### Data excerpt:
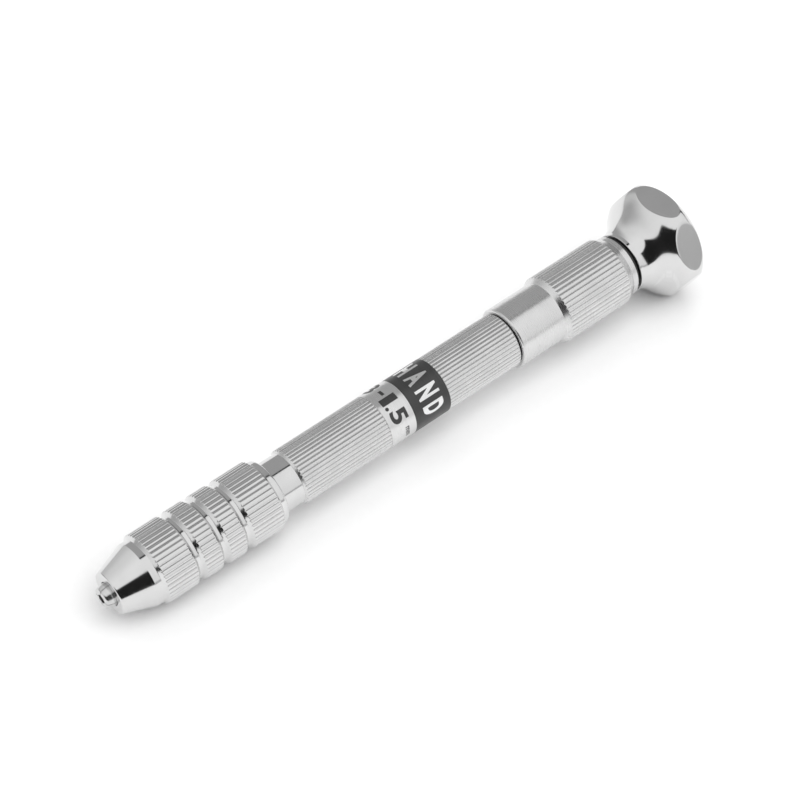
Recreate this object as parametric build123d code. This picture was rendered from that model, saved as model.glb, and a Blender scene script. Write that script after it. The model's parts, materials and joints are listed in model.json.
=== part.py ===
"""Pin vise drill: a knurled hand chuck with a double-ended collet, a hollow handle that stores a
spare collet, and a six-sided palm head that swivels on a spindle.

Millimetres. The origin is the centre of the collet's mouth, +X runs along the tool's axis from the
mouth to the palm head, and one of the head's six flats faces straight down (-Z).
Every thread is a plain cylinder at its major radius, with running clearance in the part it screws into.
"""
from build123d import *
import os
from math import asin, cos, radians, sin, tan

# ---------------------------------------------------------------- driving dimensions
# overall stations along the axis
NOSE_FACE_X = 1.45          # front face of the chuck sleeve, behind the collet's mouth
CHUCK_END_X = 31.20         # rear end of the chuck sleeve's skirt
HANDLE_X = 34.90            # front end of the knurled handle tube
LABEL_X = (51.80, 63.75)    # the printed band round the handle
HANDLE_KNURL_END_X = 78.58
REAR_SLEEVE_X = 78.70       # front edge of the rear sleeve
REAR_SLEEVE_END_X = 103.54
HEAD_X = 104.30             # front face of the palm head's collar
TOOL_END_X = 116.40         # crown of the palm head

# outside radii
CHUCK_R = 6.00              # knurl crests of the chuck sleeve and of the rear sleeve
CHUCK_WAIST_R = 5.42        # turned collar, ring grooves and shoulder of the chuck sleeve
NOSE_R = 3.50               # rim of the chuck sleeve's front face
NECK_R = 4.38               # smooth neck between chuck and handle
HANDLE_R = 4.75             # knurl crests of the handle, flush with the label
REAR_PLAIN_R = 5.31         # smooth front half of the rear sleeve
REAR_RING_R = 5.34          # plain ring at the rear sleeve's back end
HEAD_R = 10.03              # palm head's round rim, between the flats
HEAD_FLAT_R = 8.95          # axis to each flat of the palm head
HEAD_COLLAR_R = 5.28

# knurling: straight V grooves
KNURL_DEPTH = 0.15
KNURL_WIDTH = 0.24
CHUCK_GROOVES = 44
HANDLE_GROOVES = 43
REAR_GROOVES = 44
CUT_OVER = 0.10             # how far a groove cutter stands above the crests

# ring grooves that divide the chuck's knurl into four grips
RING_FIRST_X = 14.40
RING_PITCH = 4.50
RING_TOP = 1.70
RING_FLOOR = 0.55
RING_COUNT = 3

# threads, as plain cylinders
FRONT_THREAD_R = 4.00
REAR_THREAD_R = 4.25
THREAD_CLEARANCE = 0.05

# collet
COLLET_LENGTH = 24.00
COLLET_BARREL_R = 2.75
COLLET_TIP_R = (1.95, 2.00)     # front end, rear end
COLLET_TIP_LENGTH = 2.80
COLLET_MOUTH_R = 1.62           # the front tip tapers down to this
COLLET_TAPER_LENGTH = 1.05
COLLET_BORE_R = (0.75, 1.20)    # what each end grips when relaxed
COLLET_JAW_BORE = 9.00          # length of each gripping bore
COLLET_RELIEF_R = 1.60
COLLET_SLIT = (0.10, 0.30)      # closed in the chuck, relaxed in the store
COLLET_SLIT_LENGTH = 10.40
COLLET_CONE = 20.0              # half angle of the closing cones, degrees
COLLET_GAP = 0.10               # between the collet and what it sits in
MOUTH_ROUND = 0.45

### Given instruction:
Each line of the material should be echoed exactly.

### Exercise answer:
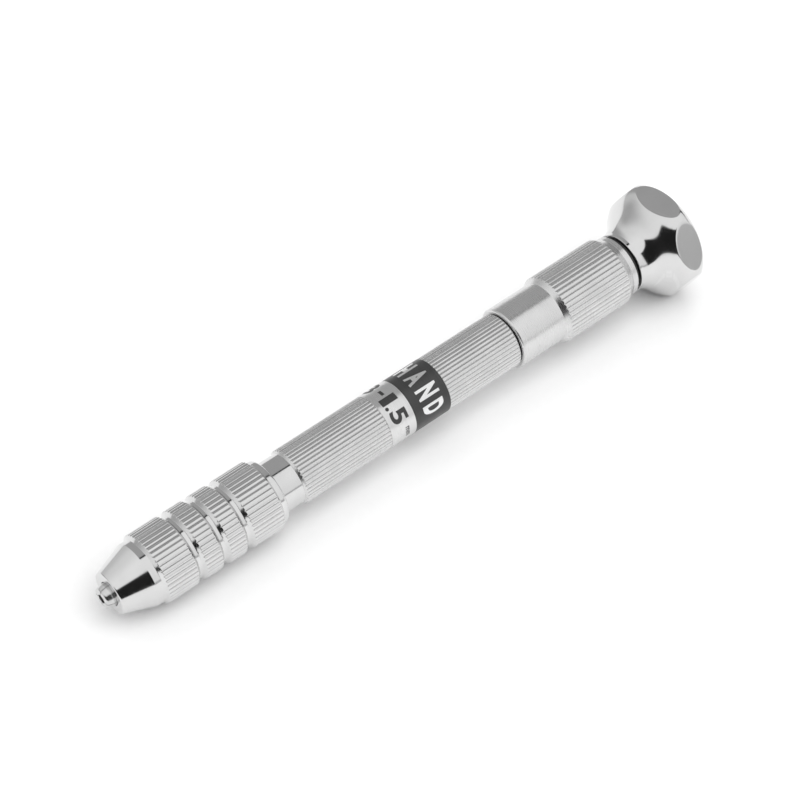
Recreate this object as parametric build123d code. This picture was rendered from that model, saved as model.glb, and a Blender scene script. Write that script after it. The model's parts, materials and joints are listed in model.json.
=== part.py ===
"""Pin vise drill: a knurled hand chuck with a double-ended collet, a hollow handle that stores a
spare collet, and a six-sided palm head that swivels on a spindle.

Millimetres. The origin is the centre of the collet's mouth, +X runs along the tool's axis from the
mouth to the palm head, and one of the head's six flats faces straight down (-Z).
Every thread is a plain cylinder at its major radius, with running clearance in the part it screws into.
"""
from build123d import *
import os
from math import asin, cos, radians, sin, tan

# ---------------------------------------------------------------- driving dimensions
# overall stations along the axis
NOSE_FACE_X = 1.45          # front face of the chuck sleeve, behind the collet's mouth
CHUCK_END_X = 31.20         # rear end of the chuck sleeve's skirt
HANDLE_X = 34.90            # front end of the knurled handle tube
LABEL_X = (51.80, 63.75)    # the printed band round the handle
HANDLE_KNURL_END_X = 78.58
REAR_SLEEVE_X = 78.70       # front edge of the rear sleeve
REAR_SLEEVE_END_X = 103.54
HEAD_X = 104.30             # front face of the palm head's collar
TOOL_END_X = 116.40         # crown of the palm head

# outside radii
CHUCK_R = 6.00              # knurl crests of the chuck sleeve and of the rear sleeve
CHUCK_WAIST_R = 5.42        # turned collar, ring grooves and shoulder of the chuck sleeve
NOSE_R = 3.50               # rim of the chuck sleeve's front face
NECK_R = 4.38               # smooth neck between chuck and handle
HANDLE_R = 4.75             # knurl crests of the handle, flush with the label
REAR_PLAIN_R = 5.31         # smooth front half of the rear sleeve
REAR_RING_R = 5.34          # plain ring at the rear sleeve's back end
HEAD_R = 10.03              # palm head's round rim, between the flats
HEAD_FLAT_R = 8.95          # axis to each flat of the palm head
HEAD_COLLAR_R = 5.28

# knurling: straight V grooves
KNURL_DEPTH = 0.15
KNURL_WIDTH = 0.24
CHUCK_GROOVES = 44
HANDLE_GROOVES = 43
REAR_GROOVES = 44
CUT_OVER = 0.10             # how far a groove cutter stands above the crests

# ring grooves that divide the chuck's knurl into four grips
RING_FIRST_X = 14.40
RING_PITCH = 4.50
RING_TOP = 1.70
RING_FLOOR = 0.55
RING_COUNT = 3

# threads, as plain cylinders
FRONT_THREAD_R = 4.00
REAR_THREAD_R = 4.25
THREAD_CLEARANCE = 0.05

# collet
COLLET_LENGTH = 24.00
COLLET_BARREL_R = 2.75
COLLET_TIP_R = (1.95, 2.00)     # front end, rear end
COLLET_TIP_LENGTH = 2.80
COLLET_MOUTH_R = 1.62           # the front tip tapers down to this
COLLET_TAPER_LENGTH = 1.05
COLLET_BORE_R = (0.75, 1.20)    # what each end grips when relaxed
COLLET_JAW_BORE = 9.00          # length of each gripping bore
COLLET_RELIEF_R = 1.60
COLLET_SLIT = (0.10, 0.30)      # closed in the chuck, relaxed in the store
COLLET_SLIT_LENGTH = 10.40
COLLET_CONE = 20.0              # half angle of the closing cones, degrees
COLLET_GAP = 0.10               # between the collet and what it sits in
MOUTH_ROUND = 0.45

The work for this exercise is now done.